В «Домби и сыне» Диккенс также впервые показал людей труда, примем не преступниками и не преданными слугами: это машинист мистер Тудль и его жена, кормилица Поля, — люди независимые, живущие со смыслом, добрые и немного бестолковые, что, естественно, заставляет проникаться большим к ним уважением. В сущности говоря, в романе выведены все классы общества, и ни один из них не испытывает на себе тех мелкобуржуазных предрассудков, которые сам Диккенс разделял еще со времен «Очерков Боза». Проникновенно и сочувственно выполненный образ мисс Токс с ее преувеличенным представлением об уважении, которое к ней питает мистер Домби, — знамение этих перемен: в ранних романах Диккенса подобный характер стал бы мишенью шуток и легковесных острот, и только. Стремление разглядеть в людях человеческое, а не ограничиться юмористическим замечанием на их счет пронизало и художественную структуру романа: любой герой в нем так или иначе выражает его основную идею.

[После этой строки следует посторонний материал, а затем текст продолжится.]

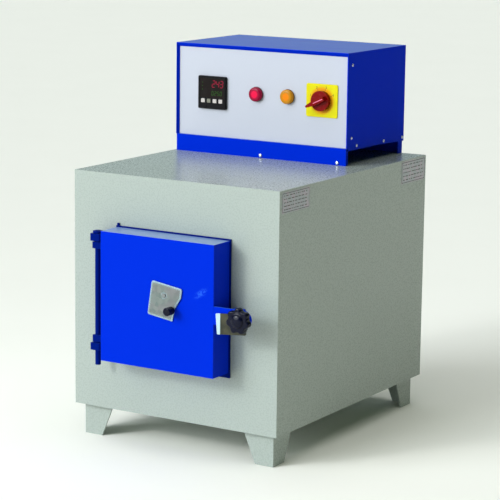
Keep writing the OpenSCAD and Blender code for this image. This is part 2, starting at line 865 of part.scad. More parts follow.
module sight_tube() {
    color(CERAMIC) difference() {
        rod_along_y(0, chamber_z, -door_front, plug_depth, tube_r);
        rod_along_y(0, chamber_z, -door_front - 1, plug_depth + 1, sight_r);
    }
}

module sight_pivot() {
    color(STEEL) {
        rod_along_y(flap_x, flap_z, flap_y0 - 0.4, -door_front + 9, pivot_r);
        rod_along_y(flap_x, flap_z, flap_y0 - 1.6, flap_y0 - 0.4, 4.5);
    }
}

// ---------- Latch ----------

module latch_knob() {
    lobe_r = 6.5;
    core_r = latch_knob_r - 4;
    head_y1 = knob_y0 - hub_l;
    color(BLACK) difference() {
        union() {
            rod_along_y(latch_x, latch_z, head_y1 - 1, knob_y0, 12);
            panel(knob_front, head_y1) translate([latch_x, latch_z]) {
                circle(r = core_r, $fn = round_fn);
                for (i = [0:latch_lobes - 1]) rotate(90 + i * 360 / latch_lobes)
                    translate([latch_knob_r - lobe_r, 0]) circle(r = lobe_r, $fn = round_fn);
            }
            translate([latch_x, knob_front + 1, latch_z]) rotate([90, 0, 0])
                cylinder(h = cap_l + 1, r1 = 13, r2 = 7, $fn = round_fn);
        }
        rod_along_y(latch_x, latch_z, head_y1 - 8, knob_y0 + 1, spindle_r);
    }
}

module latch_spindle() {
    tongue_w = 14;
    tongue_y1 = tongue_y0 + tongue_t;
    color(STEEL) {
        rod_along_y(latch_x, latch_z, knob_y0 - hub_l - 8, tongue_y1 + 3, spindle_r);
        panel(tongue_y0, tongue_y1) {
            translate([latch_x - tongue_w / 2, latch_z - tongue_l + tongue_w / 2])
                square([tongue_w, tongue_l - tongue_w / 2]);
            translate([latch_x, latch_z]) circle(r = tongue_w / 2, $fn = round_fn);
            translate([latch_x, latch_z - tongue_l + tongue_w / 2])
                circle(r = tongue_w / 2, $fn = round_fn);
        }
    }
}

// ---------- Sight cover ----------

// Draws its children in the cover's own plane: X to the right, Y down from its top left corner
module in_flap_plane(y0, y1) {
    translate([flap_x, 0, flap_z]) rotate([0, flap_tilt, 0])
        translate([-flap_pivot[0], 0, flap_pivot[1]])
            panel(y0, y1) mirror([0, 1]) children();
}

module sight_cover() {
    color(ZINC) in_flap_plane(flap_y0, flap_y1) difference() {
        intersection() {
            translate([flap_side / 2, flap_h / 2]) round_rect(flap_side, flap_h, 4);
            polygon(concat([[0, flap_h], [0, 0], [flap_side, 0]], flap_cut));
        }
        translate(flap_pivot) circle(r = pivot_r + running, $fn = round_fn);
    }
}

module sight_cover_knob() {
    color(BLACK) {
        in_flap_plane(flap_y0 - flap_knob_l, flap_y0 - 5)
            translate(flap_knob_at) circle(r = flap_knob_r, $fn = round_fn);
        in_flap_plane(flap_y0 - 5, flap_y0)
            translate(flap_knob_at) circle(r = 5, $fn = round_fn);
    }
}

place() shell();
place() front_panel();
place() rear_panel();
place() base_pan();
place() leg_at(-1, 0);  // leg_front_left
place() leg_at(1, 0);  // leg_front_right
place() leg_at(-1, 1);  // leg_rear_left
place() leg_at(1, 1);  // leg_rear_right
place() leg_bolts();
place() front_brick();
place() insulation_sides();
place() insulation_top();
place() insulation_bottom();
place() insulation_rear();
place() muffle();
place() heating_coil();
place() terminal_block();
place() terminal_nuts();
place() thermocouple_sheath();
place() thermocouple_head();
place() hinge_lugs();
place() latch_keeper();
place() data_plates();
place() panel_screws();
place() control_base();
place() fascia();
place() control_cover();
place() control_rear_panel();
place() controller_body();
place() controller_window();
place() lamp_bodies();
place() color([0.9, 0.1, 0.05]) lens(lamp_x[0]);  // red_lens
place() color([0.95, 0.7, 0.1]) lens(lamp_x[1]);  // amber_lens
place() switch_plate();
place() switch_body();
place() contactor();
place() din_rail();
place() cable_gland();
place() lead_bush();
place() door_pan();
place() door_back_plate();
place() door_insulation();
place() door_plug();
place() hinge_rod();
place() hinge_tabs();
place() hinge_collars();
place() latch_strap();
place() latch_plate();
place() sight_tube();
place() sight_pivot();
place() latch_knob();
place() latch_spindle();
place() sight_cover();
place() sight_cover_knob();
place() selector_knob();
place() selector_shaft();
place() controller_key(0);  // controller_key_1
place() controller_key(1);  // controller_key_2
place() controller_key(2);  // controller_key_3
place() controller_key(3);  // controller_key_4
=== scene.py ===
"""Looks of an electric muffle kiln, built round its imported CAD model. Metres, in the CAD frame."""

import json
import math
import random

import bmesh
import bpy
from mathutils import Matrix, Vector


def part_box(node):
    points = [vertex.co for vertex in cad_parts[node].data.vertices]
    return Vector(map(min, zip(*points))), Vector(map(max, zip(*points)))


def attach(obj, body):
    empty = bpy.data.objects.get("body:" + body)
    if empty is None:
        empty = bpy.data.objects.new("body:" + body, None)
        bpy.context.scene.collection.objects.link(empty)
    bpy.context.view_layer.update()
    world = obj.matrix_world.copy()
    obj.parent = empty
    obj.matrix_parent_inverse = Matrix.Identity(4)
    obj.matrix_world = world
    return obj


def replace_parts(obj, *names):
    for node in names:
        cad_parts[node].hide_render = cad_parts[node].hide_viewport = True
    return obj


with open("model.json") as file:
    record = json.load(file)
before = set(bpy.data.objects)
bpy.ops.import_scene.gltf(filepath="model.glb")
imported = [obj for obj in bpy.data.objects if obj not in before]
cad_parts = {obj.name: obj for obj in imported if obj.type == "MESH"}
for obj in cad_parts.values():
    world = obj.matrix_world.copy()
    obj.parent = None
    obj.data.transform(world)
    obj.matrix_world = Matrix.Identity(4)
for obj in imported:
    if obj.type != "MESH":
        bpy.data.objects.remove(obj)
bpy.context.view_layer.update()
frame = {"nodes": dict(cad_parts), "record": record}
NODES = frame["nodes"]
MM = 0.001
# Corners of CAD faces that lie closer together than this are one corner
SAME_POINT = 0.003 * MM

# The selector's first position, as degrees clockwise from the top, and the step to the next
FIRST_POSITION, POSITION_STEP, POSITIONS = 245, 45, 5


# ---------- Reading the frame ----------


def joint_at(name):
    """Where the record puts a joint."""
    for joint in frame["record"]["behaviour"]["joints"]:
        if joint["name"] == name:
            return Vector(joint["pos_m"])
    raise KeyError(name)


def slot_of(node):
    """The material slot that the record gives a CAD piece."""
    for row in frame["record"]["subparts"]:
        if row["node"] == node:
            return row["material_slot"]
    raise KeyError(node)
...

Дело Домби, торговый дом «Домби и сын», стали отправной точкой для развернутой экспозиции общественной жизни. Трудовые будни фирмы изображены не столь выразительно, как, например, в случае с «Англо-Бенгальской компанией беспроцентных ссуд и страхования жизни» в «Мартине Чеззлвите». Впрочем, живо воссоздать рабочую атмосферу Диккенс в отличие от Золя не умел. Документальность, реализм деталей, к которым прибегает Золя, изображая конторы или шахты, — всем этим Диккенс владел недостаточно уверенно. Он прибегал к другим приемам изображения. Укажем прежде всего на то, что дело мистера Домби и его частный быт нерасторжимо связаны между собой. Крещение маленького Поля, второй брак мистера Домби, возвращение домой после медового месяца, побег Эдит, банкротство — решительно все важные события комментируются двумя хорами: сплетнями клерков и пересудами слуг. При этом рассыльный Перч превосходно служит связующим звеном между фирмой и домом — его жена постоянно околачивается среди слуг. Отрывки замечательной прозы, рисующие эти перемены в судьбе мистера Домби, впервые у Диккенса окрылены воображением, знающим чувство меры и стиля. Вот картина обеда после крестин:
«— Мистер Джон, — сказал мистер Домби, — будьте любезны занять место в том конце стола. Что у вас там, мистер Джон?
— У меня холодная телячья нога, сэр. А что у вас, сэр?
— Мне кажется, — отвечал мистер Домби, — у меня холодная телячья голова, затем холодная птица… ветчина… пирожки… салат… омары. Мисс Токс окажет мне честь и выпьет вина? Шампанского мисс Токс!
Все угрожало зубной болью. Вино оказалось таким нестерпимо холодным, что у мисс Токс вырвался тихий писк, который ей большого труда стоило превратить в „гм“. Телятину принесли из такого ледяного чулана, что первый же кусок вызвал у мистера Чика ощущение, словно у него леденеют руки и ноги. Один только мистер Домби оставался невозмутимым. Его можно было бы вывесить для продажи на русской ярмарке как образчик замороженного джентльмена».
Здесь — опять впервые — поэзия не развеяна по всему роману, а собрана в энергичные пассажи «поэтической прозы», целиком отвечающей авторскому замыслу.
Я не решусь сказать, что так же хорошо Диккенсу удались художественные символы. Море как выразитель смерти и заповеданного бессмертия — слишком широкий, смутный символ, не в пример туману в «Холодном доме» и тюрьмам в «Крошке Доррит». Мы чувствуем его могучую стихию, когда умирающий Поль спрашивает: «О чем говорят волны?» Мы видим, как безучастно море к парализованной и умирающей ветренице миссис Скьютон: «Она лежит и прислушивается к ропоту океана; но речь его кажется ей непонятной, зловещей, и ужас отражен на ее лице, а когда взгляд ее устремляется вдаль, она не видит ничего, кроме пустынного пространства между небом и землей». В конце этой главы миссис Скьютон умирает, символика моря простирается уже в мертвое и горькое будущее ее дочери, Эдит, второй супруги мистера Домби, и Диккенс вдруг впадает в риторику, которая уже находится на грани смешного: «И к ногам Эдит, стоящей здесь в одиночестве и прислушивающейся к волнам, прибиваются влажные водоросли, чтобы устелить ее жизненный путь».